Certes, Yi Yi, chef-d’œuvre indiscutable, sorti en 2000, sélectionné à Cannes, où il reçut le prix de la mise en scène, connut le succès. Mais cette œuvre, l’ultime d’Edward Yang, décédé prématurément à 59 ans en 2007, laissait dans l’ombre une filmographie passionnante, constituée d’un moyen métrage inclus dans un film collectif, In Our Time, et de sept longs. Deux d’entre eux n’étaient jamais sortis en France : Confusion chez Confucius (1994) et Mahjong (1996). Ils sont dans les salles depuis mi-juillet grâce à la société Carlotta, à l’origine de cette mise en lumière du cinéma d’Edward Yang, qui ressort également Yi Yi pendant pendant l’été.
La reconnaissance contrariée d’Edward Yang en Europe ne tranche pas avec l’accueil qu’il reçut chez lui, c’est-à-dire à Taïwan. Pas plus qu’ailleurs, il ne fut prophète en son pays. In Our Time (1982), déjà cité, avait l’allure d’un manifeste, celui de la « Nouvelle vague » taïwanaise, à laquelle participera Hou Hsiao-hsien, l’autre cinéaste d’envergure de cette génération. Mais un climat hostile va rapidement s’instaurer, alors que le régime autoritaire s’assouplit pour laisser place en quelques années à un système néolibéral se donnant les atours de la démocratie.
Si le premier long métrage de Yang, That Day, at the Beach (1983), suscita la curiosité, le suivant, Taipei Story (1985) – avec Hou Hsiao-hsien dans le rôle masculin principal –, connut un lourd revers. Une des raisons majeures en est le rapport critique que le cinéaste développe vis-à-vis du capitalisme sauvage, de l’argent conquérant et de ses conséquences sur les relations entre les êtres. Un regard sans complaisance qui caractérise également ses films suivants, de manière fougueuse et intranquille dans The Terrorizers (1986), Confusion chez Confucius et Mahjong – un échec commercial soldant ces trois films –, avec davantage de sérénité dans Yi Yi.
Observation implacable
Edward Yang affectionnait la structure chorale. Non pour le plaisir de la complication, mais parce que la pluralité des personnages, de tous âges et de toutes conditions, offre des variations autour des vices de la nouvelle société taïwanaise. Les hommes y sont particulièrement déficients, majoritairement plus sensibles à l’appât du gain qu’aux élans du cœur, le cinéaste ayant, en regard, composé des rôles de femmes fortes et complexes, pied de nez évident au patriarcat régnant dans le monde réel. Précisons tout de même que son ton se situe moins dans la dénonciation que dans l’observation implacable.

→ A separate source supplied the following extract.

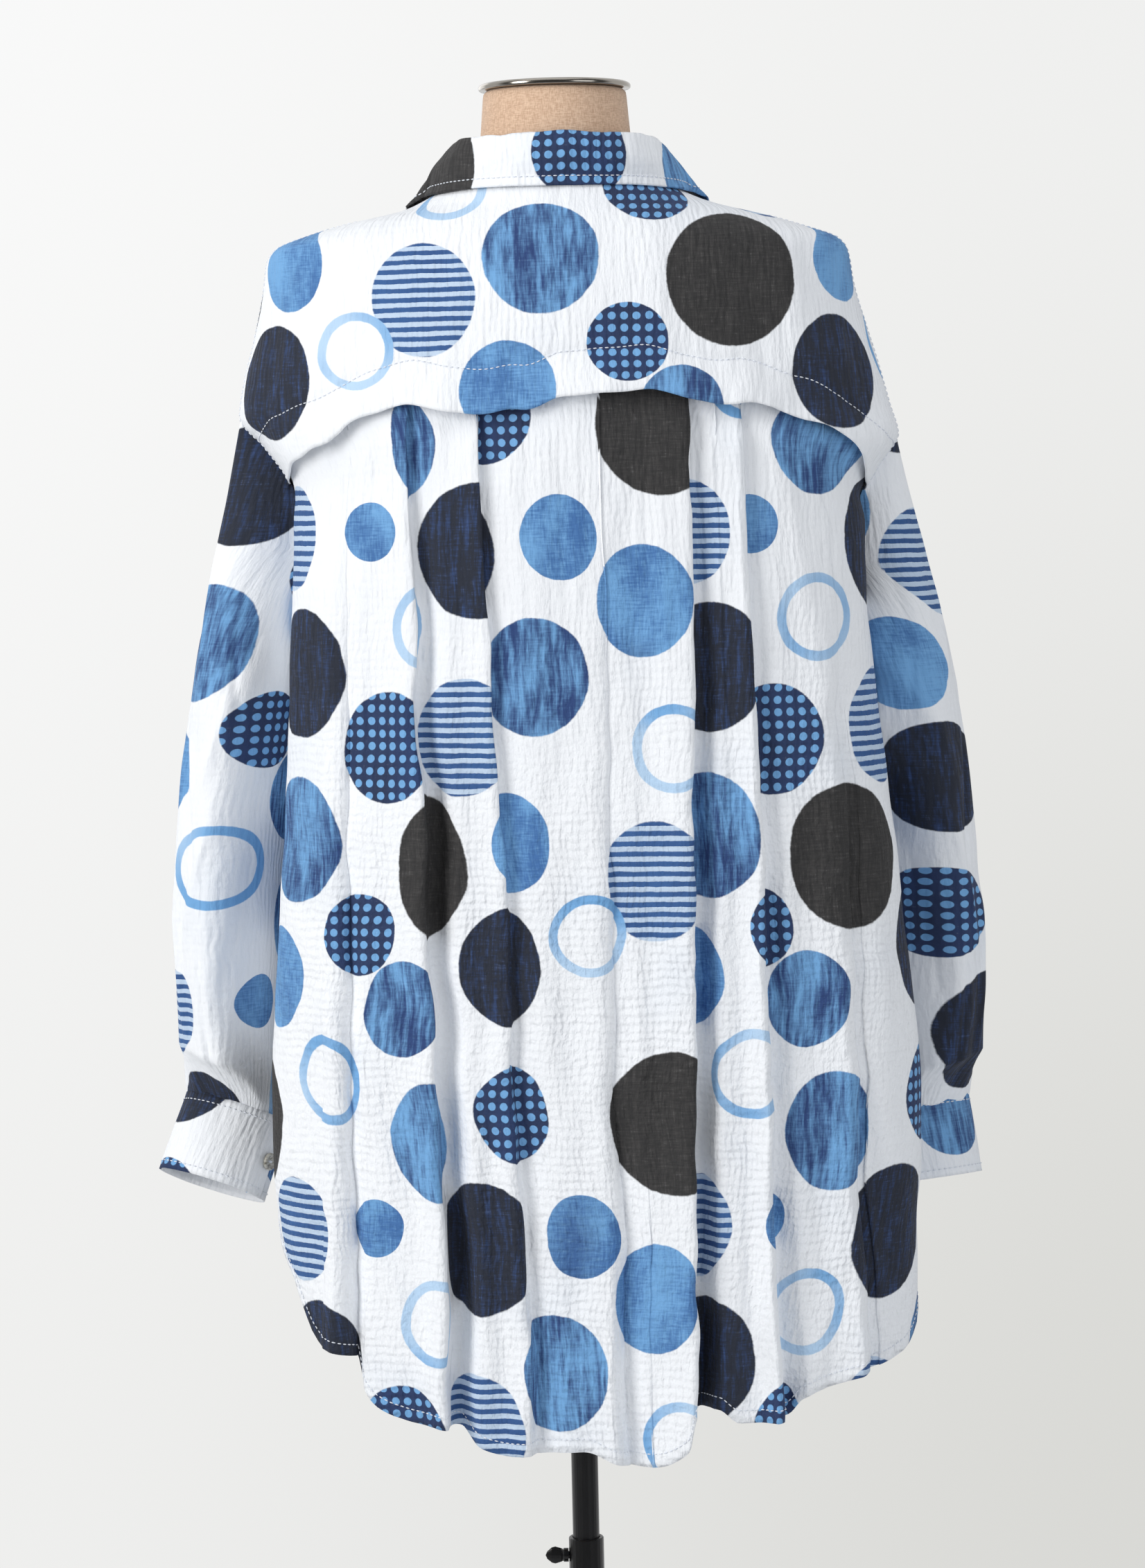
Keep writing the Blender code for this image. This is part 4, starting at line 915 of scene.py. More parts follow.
def fall_place(u, v):
    """Collar fall, from the turned-over top of the stand down to its free edge."""
    angle = mix(-FALL_END, FALL_END, u)
    start, away = stand_curve(angle, 1.0)
    start = start + away * (0.0016 + 2.0 * LAP_GAP)
    start.z += FALL_ROLL + 0.0016 * noise_at(19.0, 6.5, angle) + 0.0007 * noise_at(6.0, 2.5, angle)
    edge_x = side_of(angle) * fall_x(abs(angle))
    edge_z = fall_height(abs(angle))
    edge = Vector((edge_x, surface_y(edge_x, edge_z, abs(angle) < FALL_SIDE), edge_z))
    edge = off_cloth(edge, FALL_CLEARANCE)
    roll = away * (FALL_BULGE * math.sin(math.pi * min(v * 1.3, 1.0)))
    wave = 0.0018 * noise_at(26.0, 3.5, angle, v * 1.2) * smooth(v / 0.3)
    wave += 0.0012 * noise_at(8.0, 9.5, angle, v * 2.2) * smooth(v / 0.15)
    wave += 0.0006 * noise_at(3.2, 1.5, angle, v * 4.0)
    wave -= 0.0007 * bump_at((1.0 - v) * FALL_DEPTH - FALL_SEAM_IN, 0.0018)
    point = off_cloth(start.lerp(edge, v) + roll, mix(-0.03, FALL_CLEARANCE, smooth(v / 0.35)))
    return point + away * wave


# Materials
class Value:
    """A socket in a finish. Working with it adds the Math nodes of the expression."""

    def __init__(self, finish, socket):
        self.finish = finish
        self.socket = socket

    def math(self, operation, *others):
        values = dict(enumerate((self, *others)))
        return self.finish.node("Math", {"operation": operation}, values)

    def __add__(self, other):
        return self.math("ADD", other)

    def __sub__(self, other):
        return self.math("SUBTRACT", other)

    def __rsub__(self, other):
        return self.finish.node("Math", {"operation": "SUBTRACT"}, {0: other, 1: self})

    def __mul__(self, other):
        return self.math("MULTIPLY", other)

    def __truediv__(self, other):
        return self.math("DIVIDE", other)

    __radd__ = __add__
    __rmul__ = __mul__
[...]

D’une richesse étourdissante, l’œuvre d’Edward Yang peut aussi s’envisager comme une ode ininterrompue à sa ville.
Comme le voit à juste titre le critique Jean-Michel Frodon dans son livre Le Cinéma d’Edward Yang (Carlotta éditions, 300 pages, 20 euros), réédité pour l’occasion, il y a du Jean Renoir de La Règle du jeu dans Confusion chez Confucius, en particulier pour la cruauté qui s’y déploie. La moins épargnée des générations étant la sienne, celle de Yang, c’est-à-dire celle des pères, comme on le constate plus particulièrement dans Mahjong, à travers le personnage d’un jeune truand tenant toutes ses aptitudes délinquantes de son père, escroc en chef, totalement perdu quand celui-ci disparaît.
Yi Yi est fort différent de ce point de vue, avec un protagoniste masculin tout en nuances, une mélancolie plus affirmée et une attention aux enfants inédite jusqu’ici chez le cinéaste (qui allait lui-même en avoir un), ouverture possible sur une perspective d’avenir moins sombre.
D’une richesse étourdissante, l’œuvre d’Edward Yang peut aussi s’envisager comme une ode ininterrompue à sa ville, Taipei, déclinant de multiples figures de mises en scène pour la faire vibrer à l’écran comme un personnage influent. On ne saurait donc trop encourager à la découvrir… et à la redécouvrir.